[Short exercise] Report all lines from the entries below in which "object" appears.

[Supplied material]
______________________________

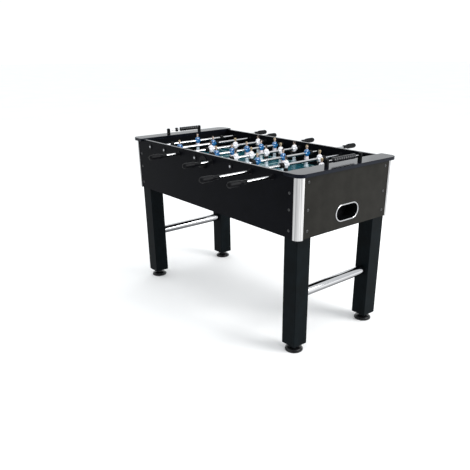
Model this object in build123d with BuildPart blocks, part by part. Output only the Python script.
from build123d import *
import os

# Foosball table: cabinet, legs, eight telescoping player rods and score counters.
#
# Millimetres. +Z is up and the floor is Z = 0. X runs along the table and Y across it, and the origin is on
# the floor under the middle of the playfield. Slides, spins and feet are all drawn at their rest places.

# ---------------------------------------------------------------- overall sizes
top_height = 889.0        # apron top above the floor
cabinet_length = 1390.0   # over the end panels
cabinet_width = 644.0     # over the side panels
cabinet_depth = 291.0     # height of the side panels
side_drop = 5.0           # side panel tops lie this far below the apron tops
corner_radius = 28.0      # upright corners of the cabinet, under the guards

# ---------------------------------------------------------------- boards
panel_t = 15.0
field_t = 12.0
field_groove = 6.0        # depth of the grooves that hold the playfield
goal_wall_t = 12.0
apron_t = 16.0
apron_depth = 100.0       # along X, from its inner to its outer edge
apron_overhang = 17.0     # past the end panel, and almost as far past the sides
apron_side_overhang = 15.0
apron_corner_r = 40.0
rod_above_field = 82.0
rod_below_top = 37.0
board_gap = 0.3           # assembly clearance between boards that slot together

# ---------------------------------------------------------------- goals and ball returns
goal_width = 200.0
goal_height = 74.0
goal_corner_r = 10.0
goal_wall_foot = 20.0     # how far the goal wall reaches below the playfield
return_length = 147.0     # clear opening of the ball return
return_height = 70.0
return_drop = 221.0       # middle of the opening below the apron top
rim_width = 7.0
rim_proud = 4.0
cup_t = 3.0
cup_inside = 52.0         # how far the cup reaches in behind the end panel
cup_gap = 0.5
serve_bowl_r = 33.0       # the bowls outside the long sides that a ball is dropped into
serve_bowl_t = 3.0
serve_bowl_drop = 49.0    # their rims below the apron top
serve_hole_r = 20.5
serve_liner_t = 2.0
serve_gap = 0.2

# ---------------------------------------------------------------- corner guards, legs and feet
guard_t = 2.0
guard_leg = 33.0
guard_below = 3.0         # the guard ends this far below the side panel
leg_size = 86.0
leg_edge_r = 3.0
foot_height = 39.0        # leg's end above the floor
foot_r = 45.0
foot_rim_h = 12.0
foot_dome_h = 20.0
foot_hub_r = 17.0
shank_r = 8.0
shank_length = 70.0
shank_clear = 0.3
nut_r = 14.0
nut_h = 9.0
brace_r = 25.0
brace_z = 298.0
brace_t = 2.0

# ---------------------------------------------------------------- rods
rod_spacing = 150.6
tube_r = 6.5
tube_t = 1.4
telescope_clear = 0.3     # between the inner rod and the tube's bore
bearing_clear = 0.1       # running fit of the tube in its bearings and bumpers
fit_clear = 0.05          # grip, players and end caps on the rods
inner_rod_reach = 60.0    # the inner rod's free end, past the table's middle
grip_length = 103.0
grip_r = 14.2
grip_neck_r = 10.6
grip_bore_depth = 88.0
bumper_length = 20.0
bumper_r = 13.5
bumper_gap = 0.5
player_half = 17.0        # half a player's width at the rod
stop_gap = 1.0            # left between bumper and bearing at the end of the travel

bearing_flange_r = 14.0
bearing_flange_t = 3.0
bearing_barrel_r = 9.5
bearing_barrel_gap = 0.2
bearing_nose = 21.0
bearing_nose_r = 10.6
bearing_tip_r = 9.0
cap_r = 5.6
cap_t = 2.0

# players on the rod, their spacing, and the bare tube between bearing and grip when the row is pushed in
ROW_TYPES = {
    "goalkeeper": (1, 0.0, 11.0),
    "defence": (2, 237.0, 34.0),
    "attack": (3, 176.0, 36.5),
    "midfield": (5, 106.0, 36.5),
}
keeper_bumper_at = 185.0  # the goalkeeper's bumpers stand apart from the player
# (row, side of its grip, place of the row's middle along Y at rest), from -X to +X
RODS = [
    ("goalkeeper", 1, 10.0),
    ("defence", 1, -100.0),
    ("attack", -1, 68.0),
    ("midfield", 1, 30.0),
    ("midfield", -1, 42.0),
    ("attack", 1, 25.0),
    ("defence", -1, 21.0),
    ("goalkeeper", -1, -7.0),
]

# ---------------------------------------------------------------- players
head_top = 45.0           # above the rod's axis
toe_reach = 76.0          # below it
head_r = 8.5
neck_r = 4.5
shoulder_w = 34.0
waist_w = 24.0
chest_d = 20.0
hip_w = 25.0
leg_block_w = 20.0
foot_w = 24.0
foot_d = 22.0

# ---------------------------------------------------------------- score counters
counter_span = 229.0      # between the posts' middles
counter_set_back = 44.0   # from the apron's inner edge to the wire
post_w = 16.0
post_d = 18.0
post_h = 34.0
wire_r = 3.0
wire_height = 23.0
bead_r = 12.0
bead_length = 14.6
bead_pitch = 15.0
bead_clear = 0.3
beads_each = 10
scored_bead_y = -55.5
waiting_beads_y = -31.0   # where the nine beads left of the far counter start
full_row_y = -75.0        # where the ten beads of the near counter start

# ---------------------------------------------------------------- screws
screw_r = 3.0
screw_head_r = 7.0
screw_head_h = 3.0
screw_length = 45.0
side_screw_drops = (261.0, 165.0, 90.0)   # below the apron top
end_screw_drops = (261.0, 165.0, 41.0)

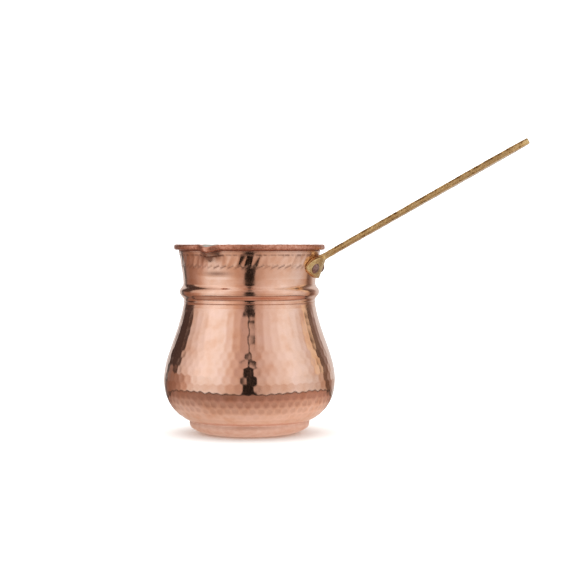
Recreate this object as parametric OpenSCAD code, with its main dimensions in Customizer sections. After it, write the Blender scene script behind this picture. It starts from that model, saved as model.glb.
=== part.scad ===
// Turkish coffee pot (cezve): hammered copper pot, tinned inside, with a riveted cast brass handle.
// Origin: centre of the flat bottom. +Z is up, +X runs out along the handle.

/* [Pot] */
// Thickness of the copper sheet
wall = 1.0; // [0.9:0.05:1.2]
// Radius of the flat part that the pot stands on
base_flat_r = 18; // [14:0.5:22]
// Radius of the foot band
foot_r = 32.2; // [31.8:0.1:32.6]
// Height of the crease between the foot band and the belly
foot_h = 7.2; // [6.6:0.1:7.6]
// Largest radius of the belly
belly_r = 46.0; // [45:0.1:46.6]
// Height of the widest part of the belly
belly_z = 29; // [27.4:0.1:30]
// Radius of the waist, just under the bead
waist_r = 35.2; // [34.9:0.05:35.4]
// Height of the waist
waist_z = 70.3; // [69.6:0.1:70.5]
// Radius of the neck just above the bead
neck_r = 35.5; // [35.3:0.05:35.6]
// Radius of the mouth just under the rim
mouth_r = 38.2; // [37.9:0.05:38.3]

/* [Bead] */
// Height of the middle of the bead round the neck's foot
bead_z = 76.05; // [75.8:0.05:76.3]
// Radius of the pot at the middle of the bead
bead_r = 37.45; // [37:0.05:37.7]
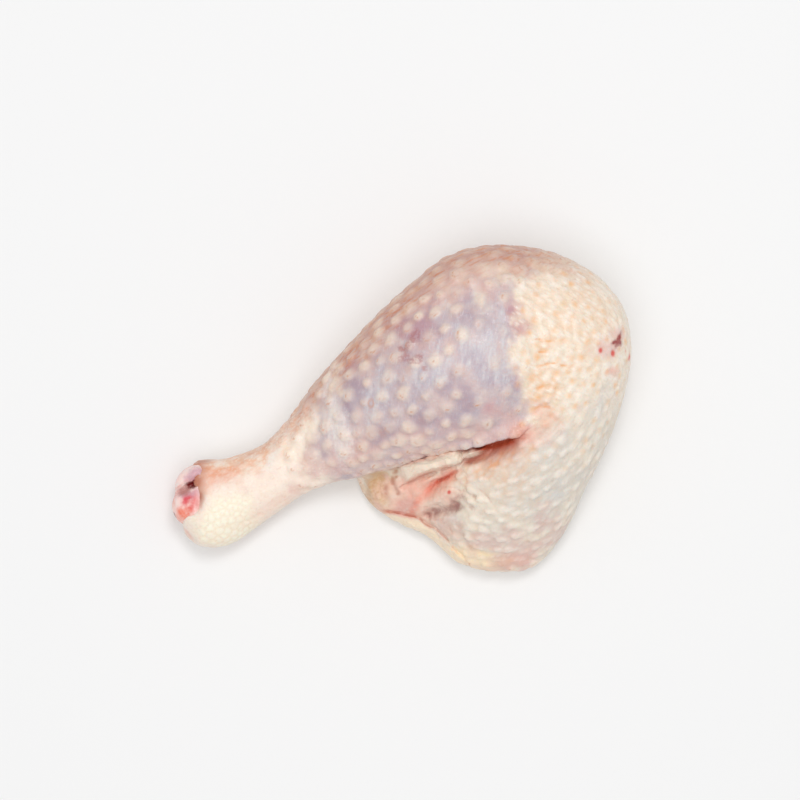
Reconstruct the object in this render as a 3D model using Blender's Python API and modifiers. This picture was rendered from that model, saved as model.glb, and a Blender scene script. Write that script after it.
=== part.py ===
"""A raw chicken leg quarter, drumstick and thigh in one piece, lying on its inner side.

Seen from above, the drumstick runs from the hock at lower left to the knee at upper right, and the
thigh folds back down from the knee, so that both meet in a deep crease. Metres, +Z up, with the
origin under the middle of the leg on the surface that it lies on.
"""

import math

import bpy
import bmesh
import numpy as np
from mathutils import Matrix, Vector

MM = 0.001

# Driving dimensions of the leg, in millimetres.
BELLY_HEIGHT = 51.0  # drumstick at its thickest
SHANK_HEIGHT = 21.0  # just above the hock
KNEE_HEIGHT = 48.5
THIGH_WIDTH = 53.5
THIGH_HEIGHT = 42.0
SINK = 1.6  # how far soft flesh flattens against the surface under it
SECTION_POWER = 2.25  # 2 is an ellipse, more is squarer
LEG_SIDES = 40

# Where things lie on the surface.
HOCK = Vector((-67.8, -29.5, 0.0))
DRUM_TURN = math.radians(28.55)  # the drumstick's direction, from +X
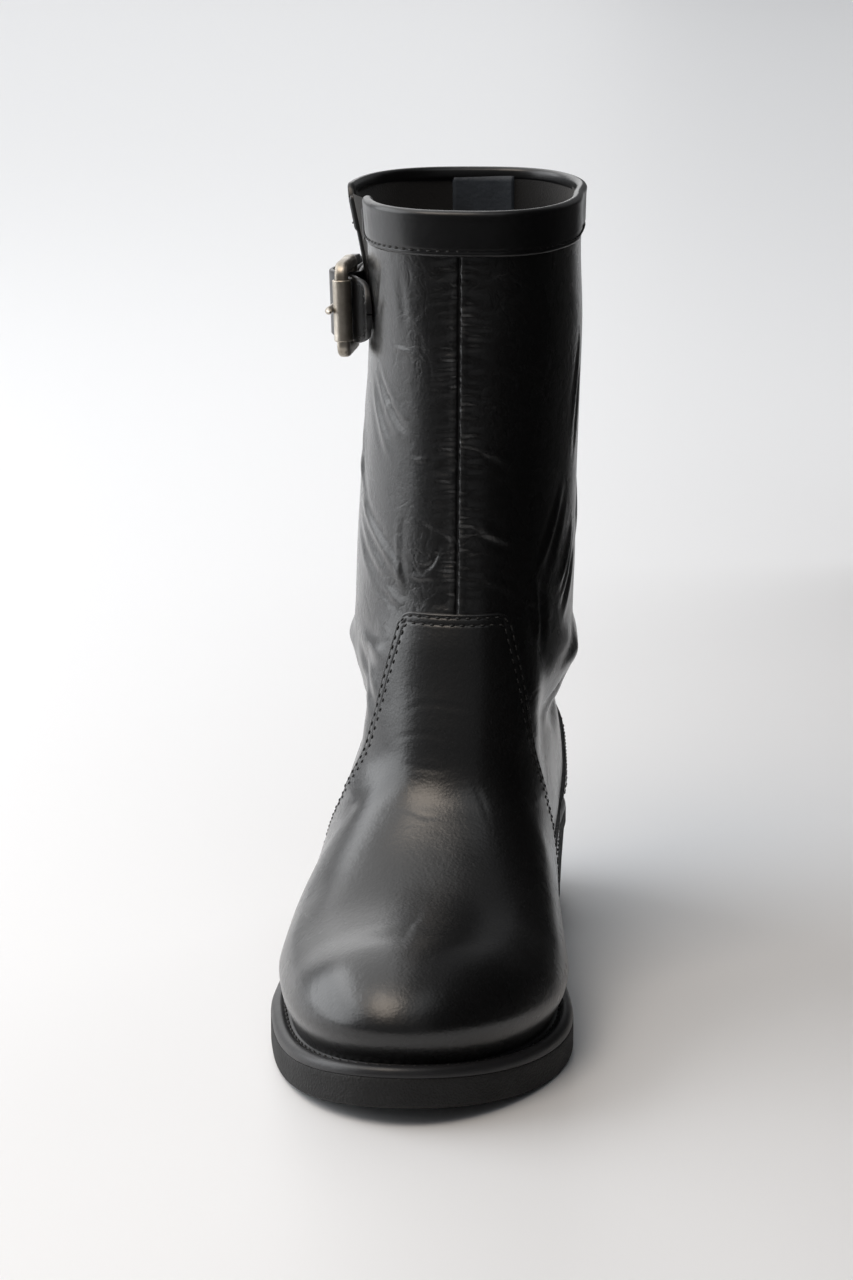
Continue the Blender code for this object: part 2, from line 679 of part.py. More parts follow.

______________________________

[Exercise output]
Model this object in build123d with BuildPart blocks, part by part. Output only the Python script.
Recreate this object as parametric OpenSCAD code, with its main dimensions in Customizer sections. After it, write the Blender scene script behind this picture. It starts from that model, saved as model.glb.
Reconstruct the object in this render as a 3D model using Blender's Python API and modifiers. This picture was rendered from that model, saved as model.glb, and a Blender scene script. Write that script after it.
Continue the Blender code for this object: part 2, from line 679 of part.py. More parts follow.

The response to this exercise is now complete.